Law Firms or individual attorneys for many reasons either own or help manage other businesses that they do legal work for. While the relationship is likely mutually beneficial to the law firm and the business there are minefields that law firms and their ‘clients’ need to be aware for this common attorney malpractice insurance policy exclusion. In general malpractice insurance companies have language in their policies that exclude coverage for entities that are owned or controlled by the law firm.
The US 11th Circuit just issued a ruling that upheld a lower court ruling that Twin City Insurance (Subsidiarity of The Hartford), malpractice insurance policy did not have to pay for the insured bankrupt law firm (Able Band Charted) $7 Million in legal expenses because the law firm was being sued by an investment company (Coast Investment Group) whose manager was a partner at Able Band.
The underlying suit involved $25 million Coast Investment lost on an investment deal. The ruling leaves Coast Investment on the hook for $7 million on assigned legal expenses from Able Band.
Attorney professional liability insurance policies are not standard. Making the assumption that every Attorney Malpractice Insurance policy is the same; as the saying goes will make an “Ass out of You”. Worse yet, if a claim is reported on an excluded item, you will get a response from the malpractice insurance carrier’s claims department that there is ‘no’ coverage. This is the worse time to find out about a policy exclusion. An insurance policy is nothing more than a contract, so for an attorney to go to court and argue that they did not read the contract and/or did not understand the contract will not go very far.
A thorough reading of the Twin City Lawyer Professional Liability Insurance policy would have pointed out a couple of very common exclusions:
1. Officer and directorship exclusions-Most policies have some sort of exclusion for attorneys that serve on clients boards or are offices of a client entity. It is important to carefully read this common exclusion. Some policies exclude any work done for a client that an attorney is an officer or director. Others malpractice polices may only exclude coverage if the attorney is actively involved with managing the business. In some cases the coverage exclusion is just for the one attorney. In other cases it is for the entire firm. Even if the exclusion does not exclude the work the firm does for the client, it is no substitute for having an Officers and Directors Policy (D&O Insurance). A malpractice policy will only cover legal work. Many liability issues that could come up with an attorney being and officer or director are not legal work and not covered under the attorney malpractice policy.

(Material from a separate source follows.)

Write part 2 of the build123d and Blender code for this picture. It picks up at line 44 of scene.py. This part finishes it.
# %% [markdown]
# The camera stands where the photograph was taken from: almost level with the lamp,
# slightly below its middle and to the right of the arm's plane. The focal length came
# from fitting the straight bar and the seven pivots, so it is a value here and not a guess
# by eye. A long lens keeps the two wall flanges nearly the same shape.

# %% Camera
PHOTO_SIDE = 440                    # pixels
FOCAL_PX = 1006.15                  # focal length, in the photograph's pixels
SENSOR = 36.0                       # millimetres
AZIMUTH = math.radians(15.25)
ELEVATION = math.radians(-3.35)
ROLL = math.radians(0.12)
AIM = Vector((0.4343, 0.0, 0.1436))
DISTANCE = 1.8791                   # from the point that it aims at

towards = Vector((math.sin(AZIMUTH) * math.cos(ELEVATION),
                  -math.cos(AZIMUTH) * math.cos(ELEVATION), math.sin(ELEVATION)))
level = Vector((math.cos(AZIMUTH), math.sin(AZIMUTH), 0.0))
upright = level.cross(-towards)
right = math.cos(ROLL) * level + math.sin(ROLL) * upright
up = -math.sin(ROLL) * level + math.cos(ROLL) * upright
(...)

2. Closely held entities or attorney owned entities may be excluded-Most policies have some exclusion for owned entities. It can be a percentage of ownership either individually or collectively with the firm’s attorneys and/or family. Or might be an exclusion for managing the business. Given these variables, one attorney malpractice policy could provide coverage where another malpractice policy will exclude coverage.
In addition to the policy exclusion section of the Attorney Malpractice policy, insureds need looked for exclusions in the insuring agreement, policy definitions, additional coverages, endorsements, and/or policy sub limits:
1. The Insuring agreement likely will not specifically “exclude” coverage but can carve out certain perils from coverage.

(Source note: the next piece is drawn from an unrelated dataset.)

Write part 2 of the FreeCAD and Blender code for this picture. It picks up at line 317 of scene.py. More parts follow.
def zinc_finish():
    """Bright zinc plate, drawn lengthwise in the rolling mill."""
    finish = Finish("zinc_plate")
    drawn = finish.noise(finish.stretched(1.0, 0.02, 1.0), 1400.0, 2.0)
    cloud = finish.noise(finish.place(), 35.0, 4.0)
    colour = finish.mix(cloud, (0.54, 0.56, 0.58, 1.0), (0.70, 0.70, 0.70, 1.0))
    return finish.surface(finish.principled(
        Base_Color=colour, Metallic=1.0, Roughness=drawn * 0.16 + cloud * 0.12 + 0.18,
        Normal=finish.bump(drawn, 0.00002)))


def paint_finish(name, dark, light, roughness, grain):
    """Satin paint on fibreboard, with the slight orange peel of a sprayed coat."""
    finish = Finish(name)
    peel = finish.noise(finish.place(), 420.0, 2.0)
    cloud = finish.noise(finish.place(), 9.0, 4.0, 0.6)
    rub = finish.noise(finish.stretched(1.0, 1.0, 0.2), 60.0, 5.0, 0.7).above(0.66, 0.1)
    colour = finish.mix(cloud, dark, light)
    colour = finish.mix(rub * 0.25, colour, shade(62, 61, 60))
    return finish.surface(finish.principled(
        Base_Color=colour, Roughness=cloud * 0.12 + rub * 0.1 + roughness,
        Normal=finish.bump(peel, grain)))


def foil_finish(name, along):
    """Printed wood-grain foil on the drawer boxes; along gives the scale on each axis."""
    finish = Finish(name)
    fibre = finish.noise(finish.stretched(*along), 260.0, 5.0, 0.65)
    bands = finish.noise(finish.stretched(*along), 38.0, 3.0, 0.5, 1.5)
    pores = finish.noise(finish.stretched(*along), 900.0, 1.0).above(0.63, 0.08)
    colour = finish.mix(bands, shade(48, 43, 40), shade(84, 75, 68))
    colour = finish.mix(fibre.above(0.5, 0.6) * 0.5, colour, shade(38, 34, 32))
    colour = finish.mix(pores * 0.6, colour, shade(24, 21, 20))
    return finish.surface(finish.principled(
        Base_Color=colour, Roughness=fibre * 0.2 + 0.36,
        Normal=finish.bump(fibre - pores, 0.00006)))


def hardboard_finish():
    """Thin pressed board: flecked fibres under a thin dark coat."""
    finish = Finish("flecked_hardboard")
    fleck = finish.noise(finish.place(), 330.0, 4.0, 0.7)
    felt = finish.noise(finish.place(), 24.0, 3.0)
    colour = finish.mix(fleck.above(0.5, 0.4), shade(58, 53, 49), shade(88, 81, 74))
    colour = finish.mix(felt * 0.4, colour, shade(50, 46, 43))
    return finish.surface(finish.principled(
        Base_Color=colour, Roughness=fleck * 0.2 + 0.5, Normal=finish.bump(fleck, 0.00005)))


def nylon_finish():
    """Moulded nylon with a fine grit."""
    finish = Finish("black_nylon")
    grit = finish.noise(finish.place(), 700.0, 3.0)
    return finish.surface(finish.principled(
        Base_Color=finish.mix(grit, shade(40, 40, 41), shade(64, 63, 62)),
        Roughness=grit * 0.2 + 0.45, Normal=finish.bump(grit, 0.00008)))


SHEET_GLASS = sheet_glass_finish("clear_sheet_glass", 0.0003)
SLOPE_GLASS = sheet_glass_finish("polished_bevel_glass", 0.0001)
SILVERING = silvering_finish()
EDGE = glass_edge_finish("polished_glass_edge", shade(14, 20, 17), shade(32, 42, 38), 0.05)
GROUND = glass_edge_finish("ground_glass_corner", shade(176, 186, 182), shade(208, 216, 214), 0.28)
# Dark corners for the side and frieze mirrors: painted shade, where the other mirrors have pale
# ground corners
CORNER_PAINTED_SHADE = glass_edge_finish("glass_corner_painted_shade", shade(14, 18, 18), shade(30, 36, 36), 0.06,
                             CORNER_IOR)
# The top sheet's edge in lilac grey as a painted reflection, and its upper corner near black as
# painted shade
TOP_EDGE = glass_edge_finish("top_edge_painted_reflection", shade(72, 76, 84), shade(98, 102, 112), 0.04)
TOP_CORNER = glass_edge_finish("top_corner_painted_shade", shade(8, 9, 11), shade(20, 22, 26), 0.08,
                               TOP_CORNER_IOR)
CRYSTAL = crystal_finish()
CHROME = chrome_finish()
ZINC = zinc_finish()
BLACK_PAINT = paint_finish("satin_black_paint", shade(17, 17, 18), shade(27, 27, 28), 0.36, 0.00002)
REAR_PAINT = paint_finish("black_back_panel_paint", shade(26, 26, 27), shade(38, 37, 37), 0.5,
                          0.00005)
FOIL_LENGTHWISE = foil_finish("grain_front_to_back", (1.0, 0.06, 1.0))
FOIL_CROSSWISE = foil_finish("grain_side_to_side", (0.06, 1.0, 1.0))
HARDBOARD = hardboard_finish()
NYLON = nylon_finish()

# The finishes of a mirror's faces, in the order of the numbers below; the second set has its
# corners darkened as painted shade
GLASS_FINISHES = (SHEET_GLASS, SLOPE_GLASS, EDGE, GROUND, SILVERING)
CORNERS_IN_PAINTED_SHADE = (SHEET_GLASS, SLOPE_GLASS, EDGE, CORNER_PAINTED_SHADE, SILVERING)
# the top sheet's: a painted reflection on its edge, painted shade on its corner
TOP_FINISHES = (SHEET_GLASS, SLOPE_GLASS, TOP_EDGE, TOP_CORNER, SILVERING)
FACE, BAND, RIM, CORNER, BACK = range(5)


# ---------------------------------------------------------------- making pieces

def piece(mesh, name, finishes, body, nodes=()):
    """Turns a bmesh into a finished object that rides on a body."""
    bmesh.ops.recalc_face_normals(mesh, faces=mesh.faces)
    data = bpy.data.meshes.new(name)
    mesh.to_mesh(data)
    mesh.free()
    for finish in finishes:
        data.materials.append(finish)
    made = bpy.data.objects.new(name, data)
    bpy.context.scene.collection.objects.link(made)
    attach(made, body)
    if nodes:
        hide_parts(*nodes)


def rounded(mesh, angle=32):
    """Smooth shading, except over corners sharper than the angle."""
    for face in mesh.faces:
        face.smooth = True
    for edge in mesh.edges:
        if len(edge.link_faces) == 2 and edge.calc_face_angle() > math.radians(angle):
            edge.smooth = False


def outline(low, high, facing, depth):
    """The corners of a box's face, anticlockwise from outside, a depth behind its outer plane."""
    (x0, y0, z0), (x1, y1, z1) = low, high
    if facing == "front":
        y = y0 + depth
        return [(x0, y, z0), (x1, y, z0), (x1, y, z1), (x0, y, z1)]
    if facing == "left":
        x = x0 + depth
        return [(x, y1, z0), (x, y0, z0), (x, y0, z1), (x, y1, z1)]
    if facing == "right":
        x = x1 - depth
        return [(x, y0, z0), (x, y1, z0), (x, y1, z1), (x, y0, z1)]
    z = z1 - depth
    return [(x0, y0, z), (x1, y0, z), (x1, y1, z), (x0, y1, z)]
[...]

2. Additional Coverages may sound like it is providing additional policy coverages, and while this may be true. It is also the section where malpractice carriers will “sublimit” certain exposures to very low limits. It effectively limits coverage.
3. The policy definitions are another area where policy “exclusions” are found by defining what something is or is not.
4. Endorsements attached to policies are another place where an underwriter can easily restrict coverage. Specific entity exclusions, attorney exclusions, and fee suit exclusions are common examples of policy exclusions endorsements. “Top Sheeting” an endorsements by assuming that the heading contains the actual meaning of the endorsement is a big mistake. Thoroughly read all policy endorsements.
5. Finally some policies will have specific sub limit sections. Again not quite an exclusion, but it may restrict coverage to a much lower limit. An example of this would be a “class action” sublimit that may restrict coverage to $100,000 limit, even though the policy limits are $5,000,000.
For those law firms that frequently shop their coverage for the best price, there is no standard attorney malpractice policy. Before moving from one malpractice insurance carrier to another, if you have entity relationships, make sure that these relationships are covered as intended. You do not know what is covered, until you have found all of the policy exclusions. Do not wait until you report an attorney malpractice claim to find out that coverage was excluded.